The Siberian is an ancient breed and is now believed to be ancestral to all modern long-haired cats. It is the national cat of Russia and is native to Siberia. A longer name for the formal breed is the Siberian Forest Cat. Siberian cats are pedigreed and recognized by the International Cat Association (TICA).
Siberian cats are medium to large, with some males weighing up to 25 pounds. They have a round face and body shape, with tufted ears and a neck ruff. Their paws are large and rounded. They are exceptionally agile jumpers and have a powerful, stocky build.
Siberians express the three natural types of feline fur: guard hairs, awn hairs and down. These three layers were important to protect the cat from Russian weather extremes. Their coat has texture but is glossy, which reduces the incidence of fur matting. There is a wide variety of colour patterns in the breed, with brown tabby being common. Colour-point Siberians as classified as a separate breed, the Neva Masquerade, by some cat breed registries.

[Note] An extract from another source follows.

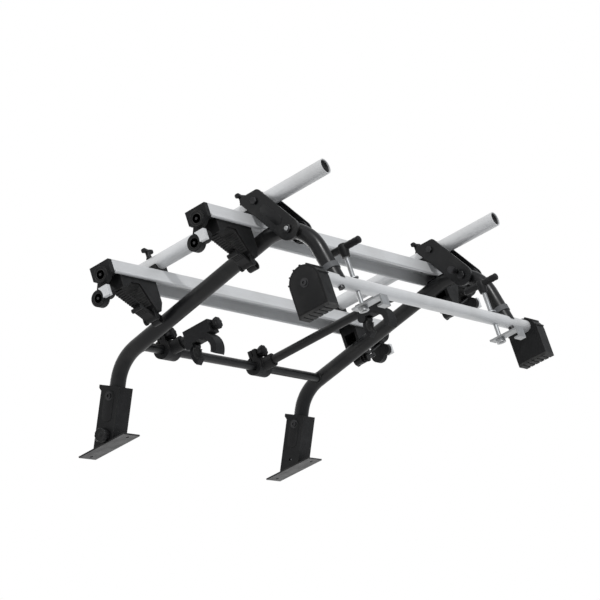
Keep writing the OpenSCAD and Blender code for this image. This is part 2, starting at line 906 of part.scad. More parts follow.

While there is truly no hypoallergenic dog or cat, the decreased dander qualities of the Siberian coat have been noted by many breeders and pet owners. While there is little scientific evidence, many people believe that Siberians produce less of the Fel d1 allergen that is present on cats.
Siberian cats, along with some other large cat breeds, have a predisposition to an inherited heart disorder, called hypertrophic cardiomyopathy (HCM). In this condition, the muscular wall of the heart chambers (ventricles) becomes excessively thickened, which can eventually lead to heart failure or sudden death. Now, there are screening tests available to help detect HCM before cats become symptomatic.
Siberian cats generally are loving, loyal and friendly cats They often get along well with children, dogs and other pets. They are fast learners, avid climbers and have engaging personalities, that can melt the heart of any cat person.